------ Dataset rows

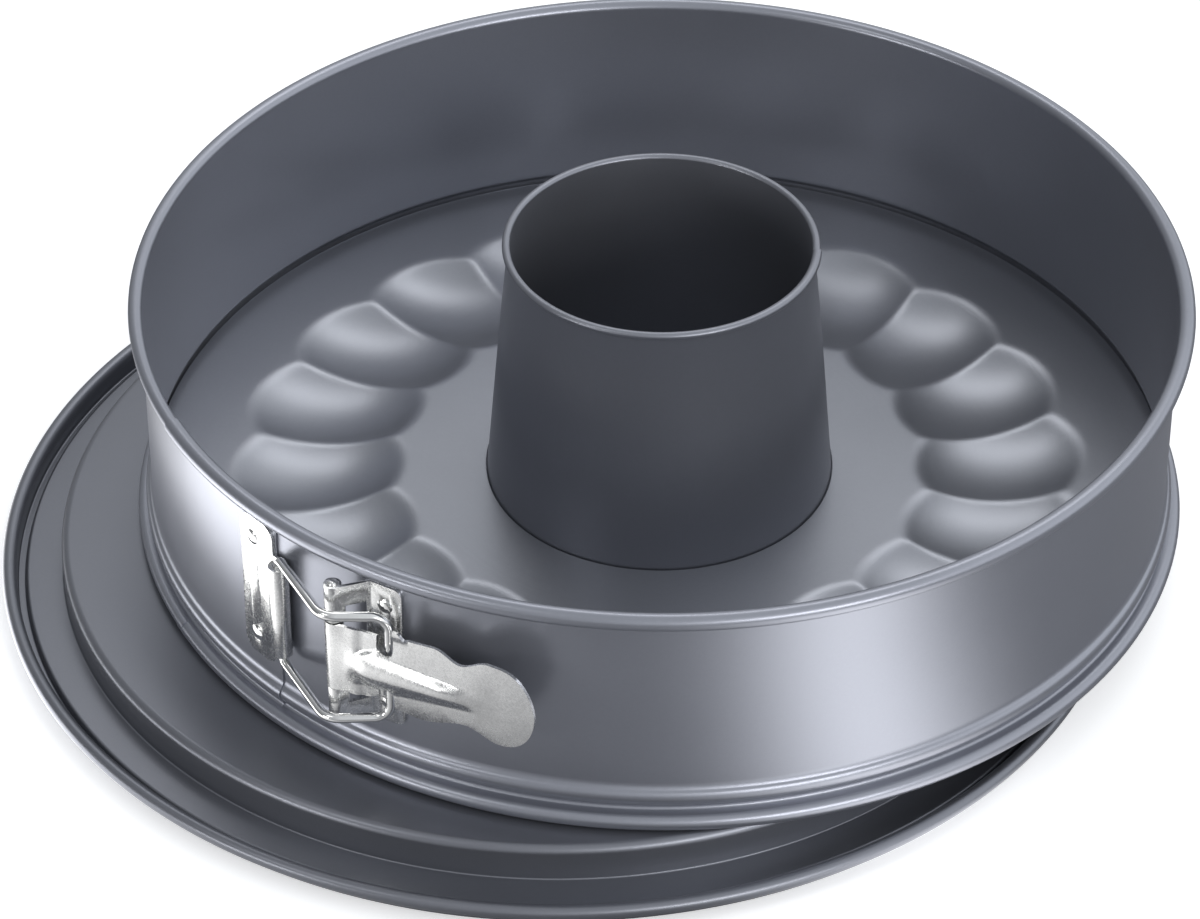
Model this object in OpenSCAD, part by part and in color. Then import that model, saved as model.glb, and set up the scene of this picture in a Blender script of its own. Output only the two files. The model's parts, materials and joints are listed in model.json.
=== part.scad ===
// Springform ring-cake pan standing on its loose flat base.
// The split ring holds a fluted base with a centre tube, and a lever latch draws the ring tight.
// Sheet pieces are drawn as bent strips in section, so every bend keeps the sheet's thickness.

/* [Flat base] */
// Clearance between the raised disc and the wall of the ring that fits round it
disc_gap = 1.2; // [0.6:0.1:4]
// Height of the raised disc above the table
disc_h = 13.5; // [10:0.1:18]
// Rounding of the disc's upper edge, to the outside of the sheet
disc_round = 2.4; // [1:0.1:4]
// Height of the flat band round the disc
band_h = 2.9; // [2.6:0.1:4]
// Width of the flat band round the disc
band_w = 10.5; // [7:0.1:14]
// Clear width of the drip gutter outside the band
gutter_w = 2.3; // [2:0.1:4]
// Outside radius of the curled rim in section
rim_curl_r = 2.0; // [1.4:0.1:2.5]
// Height of the curled rim above the table
rim_h = 7.2; // [6.5:0.1:9]
// Thickness of the base's sheet
base_t = 0.6; // [0.5:0.05:1]

/* [Ring] */
// Inside radius of the ring's wall, half the baking diameter
ring_r = 140; // [120:0.5:150]
// Height of the ring over both curls
ring_h = 70.6; // [60:0.1:90]
// Thickness of the ring's sheet
ring_t = 0.5; // [0.4:0.05:0.8]
// Outside radius of the top and bottom curls in section, all round
curl_r = 2.15; // [1.8:0.05:2.3]
// How much larger the curls are where they take in the other end
curl_flare = 0.2; // [0.1:0.05:0.3]
// How much smaller the curls are on the end that is taken in
curl_tuck = 0.25; // [0.1:0.05:0.4]
// Outside radius of the bead that holds the base, past the wall
bead_out = 2.3; // [1.5:0.1:3]
// Rounding of the bead, to the middle of the sheet
bead_round = 2.9; // [2.4:0.1:3.5]
// Rounding of the flare from the bead into the wall
flare_round = 3.5; // [2:0.1:5]
// Rounding of the neck under the bead
neck_round = 1.2; // [1:0.1:2]
// How far the neck stands out from the wall
neck_out = 0.2; // [0:0.05:0.5]
// Distance of the bottom curl's middle outside the wall's inner face
foot_curl_out = 2.8; // [2.5:0.1:3.5]
// Length of wall that the two ends of the band share
lap_w = 47.16; // [36:0.1:60]
// How far the lap runs on past the hinge plate
lap_past = 0.63; // [0.3:0.01:2]

/* [Fluted base] */
// Clearance between the fluted base's edge and the inside of the bead
plate_gap = 0.6; // [0.5:0.05:1.2]
// How far the cake floor lies below the middle of the bead
floor_drop = 0.3; // [0:0.05:0.6]
// Thickness of the fluted base and the tube
plate_t = 0.6; // [0.5:0.05:1]
// Number of hollows round the base
lobe_count = 20; // [12:1:24]
// Radius of the circle of hollow centres
lobe_pitch_r = 95; // [85:0.5:100]
// Half width of one hollow at the floor
lobe_half = 23.4; // [18:0.1:26]
// Depth of the hollows
lobe_depth = 6; // [4:0.1:6.8]
// Angle of the first hollow
lobe_turn = 1.1; // [0:0.1:18]

/* [Centre tube] */
// Outside radius of the tube at the cake floor
tube_foot_r = 48; // [40:0.1:55]
// Inside radius of the tube at the top
tube_top_r = 40.8; // [30:0.1:45]
// Height of the tube above the ring's foot
tube_h = 83.7; // [72:0.1:100]
// Outside radius of the curl round the tube's top in section
tube_curl_r = 1.1; // [0.9:0.05:1.5]
// Width of the flange crimped under the fluted base
tube_flange_w = 4.5; // [3:0.1:8]
// Angle of the lapped seam's visible edge
seam_angle = -5; // [-20:1:20]
// Angle over which the seam's edges lap
seam_lap = 10; // [6:1:14]

/* [Latch] */
// Thickness of the latch plates
latch_t = 0.9; // [0.8:0.05:1]
// Width of the hinge plate along the wall
hinge_w = 12.9; // [11:0.1:14]
// Height of wall left free above the hinge plate, up to the curl
hinge_above = 2.15; // [1:0.05:6]
// Height of wall left free below the hinge plate, down to the flare
hinge_below = 4.9; // [1:0.1:8]
// Corner rounding of the hinge plate
hinge_corner = 4; // [2:0.5:6]
// Distance along the wall from the hinge plate's edge to the knuckle
knuckle_past = 4.08; // [3.8:0.01:4.6]
// Distance along the wall from the knuckle to the pivot pin
knuckle_to_pin = 21.26; // [20:0.01:23]
// Outside radius of the knuckle
knuckle_r = 2.7; // [2.3:0.05:3]
// Length of the knuckle
knuckle_h = 29; // [24:0.5:31]
// Radius of the bail's wire
wire_r = 1.3; // [1:0.05:1.5]
// Distance of each arm of the bail past the knuckle's end
arm_past = 2.5; // [2.4:0.1:3.5]
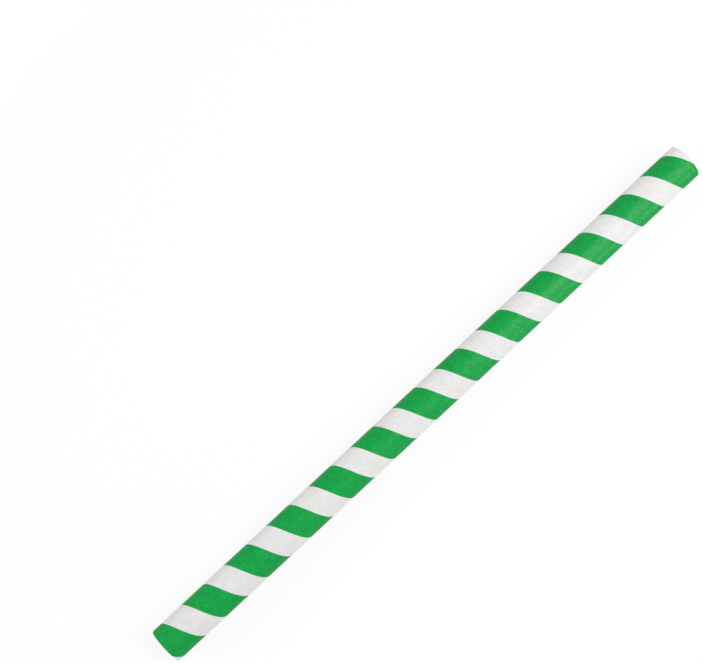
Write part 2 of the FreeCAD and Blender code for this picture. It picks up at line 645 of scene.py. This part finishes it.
def cut_paper(tube):
    """The plies' cut edges, with a darker glue line between each two."""
    material, tree = new_material("cut_paper")
    place, depth = strip_place(tree)
    fibre = noise(tree, place, CUT_FIBRE_NOISE)
    moved = plus(tree, depth, (fibre, GLUE_SHIFT))
    outer, inner = (distance(tree, moved, share * tube.wall / MM) for share in GLUE_LINES)
    nearest = math_node(tree, "MINIMUM", outer, inner)
    glued = ranged(tree, nearest, GLUE_CORE, GLUE_REACH, GLUE_SHARE, 0.0)
    colour = mixed(tree, glued, CORE_PAPER, GLUED_PAPER)
    inputs = {
        "Base Color": scaled_colour(tree, colour, plus(tree, 1.0, (fibre, CUT_FIBRE))),
        "Roughness": varied(tree, fibre, *CUT_ROUGHNESS),
        "Diffuse Roughness": BARE_DIFFUSE_ROUGHNESS,
        "Specular IOR Level": PLAIN_SPECULAR,
        "Normal": bump(tree, fibre, CUT_FIBRE_SWING),
    }
    add_shader(tree, inputs)
    return material


def seen_straight(tree):
    """1 for camera, glossy and transmission rays, which see the background, and 0 for the rest."""
    path = add_node(tree, "ShaderNodeLightPath").outputs
    either = math_node(tree, "MAXIMUM", path["Is Camera Ray"], path["Is Glossy Ray"])
    return math_node(tree, "MAXIMUM", either, path["Is Transmission Ray"])


def floor_paint():
    """Pale grey under the lamps, mixed with the glow that makes the floor look white."""
    material, tree = new_material("floor")
    place = add_node(tree, "ShaderNodeTexCoord").outputs["Object"]
    away = add_node(tree, "ShaderNodeVectorMath", {0: place}, operation="LENGTH").outputs["Value"]
    near, near_share, near_strength = GLOW_NEAR
    far, far_share, far_strength = GLOW_FAR
    strength = ranged(tree, away, near, far, near_strength, far_strength)
    share = ranged(tree, away, near, far, near_share, far_share)
    share = math_node(tree, "MULTIPLY", seen_straight(tree), share)
    grey = add_node(tree, "ShaderNodeBsdfDiffuse", {"Color": FLOOR_GREY}).outputs[0]
    glow = add_node(tree, "ShaderNodeEmission", {"Color": WHITE, "Strength": strength}).outputs[0]
    both = add_node(tree, "ShaderNodeMixShader", {0: share, 1: grey, 2: glow}).outputs[0]
    add_node(tree, "ShaderNodeOutputMaterial", {"Surface": both})
    return material


# The stage


def make_world():
    """Even light from all round, behind a white background."""
    world = bpy.data.worlds.new("studio")
    tree = empty_tree(world)
    strength = ranged(tree, seen_straight(tree), 0.0, 1.0, SKY_STRENGTH, 1.0)
    sky = add_node(tree, "ShaderNodeBackground", {"Color": WHITE, "Strength": strength})
    add_node(tree, "ShaderNodeOutputWorld", {"Surface": sky.outputs[0]})
    bpy.context.scene.world = world


def make_floor():
    """A pale floor that looks white and still takes the straw's soft shadow."""
    half = FLOOR_SIZE / 2
    mesh = bpy.data.meshes.new("floor")
    corners = [(-half, -half, 0), (half, -half, 0), (half, half, 0), (-half, half, 0)]
    mesh.from_pydata(corners, [], [(0, 1, 2, 3)])
    mesh.materials.append(floor_paint())
    floor = add_object("floor", mesh)


def add_lamp(name, place, size, turn, brightness):
    """A soft lamp that faces the straw, turned about its own axis.

    brightness is what it adds there to a white that faces it, so its power in watts grows with the
    square of its distance.
    """
    lamp = bpy.data.lights.new(name, "AREA")
    lamp.shape = "ELLIPSE"
    lamp.size, lamp.size_y = size
    lamp.energy = brightness * math.pi**2 * Vector(place).length_squared
    facing = Vector(place).to_track_quat("Z", "Y")
    ob = add_object(name, lamp)
    ob.location = place
    ob.rotation_euler = (facing @ Quaternion((0, 0, 1), turn)).to_euler()
    ob.visible_camera = False


def make_camera():
    """The photograph's view, from nearly straight above the straw."""
    camera = bpy.data.cameras.new("camera")
    camera.sensor_fit = "HORIZONTAL"
    camera.sensor_width = SENSOR_WIDTH
    camera.lens = SENSOR_WIDTH * FOCAL_PIXELS / IMAGE_WIDTH
    back = (Vector(CAMERA_PLACE) - Vector(LOOKED_AT)).normalized()
    heading = Vector((math.cos(UP_HEADING), math.sin(UP_HEADING), 0))
    right = heading.cross(back).normalized()
    up = back.cross(right)
    turn = Matrix((right, up, back)).transposed().to_4x4()
    ob = add_object("camera", camera)
    ob.matrix_world = Matrix.Translation(CAMERA_PLACE) @ turn
    bpy.context.scene.camera = ob


def main():
    make_camera()
    make_straw(Tube())
    make_world()
    make_floor()
    for lamp in LAMPS:
        add_lamp(*lamp)
    bpy.context.scene.view_settings.view_transform = "Standard"


main()
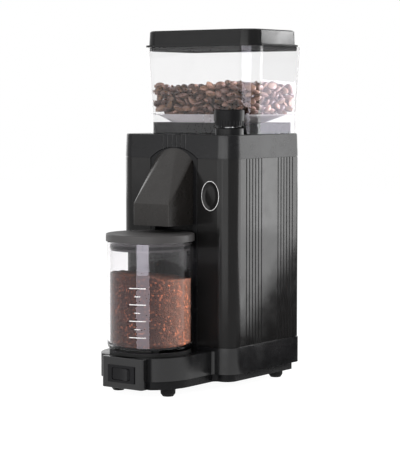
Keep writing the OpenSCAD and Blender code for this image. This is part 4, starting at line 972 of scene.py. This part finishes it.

------------

Pull out every line of the records that includes the string "materials".

Model this object in OpenSCAD, part by part and in color. Then import that model, saved as model.glb, and set up the scene of this picture in a Blender script of its own. Output only the two files. The model's parts, materials and joints are listed in model.json.
    mesh.materials.append(floor_paint())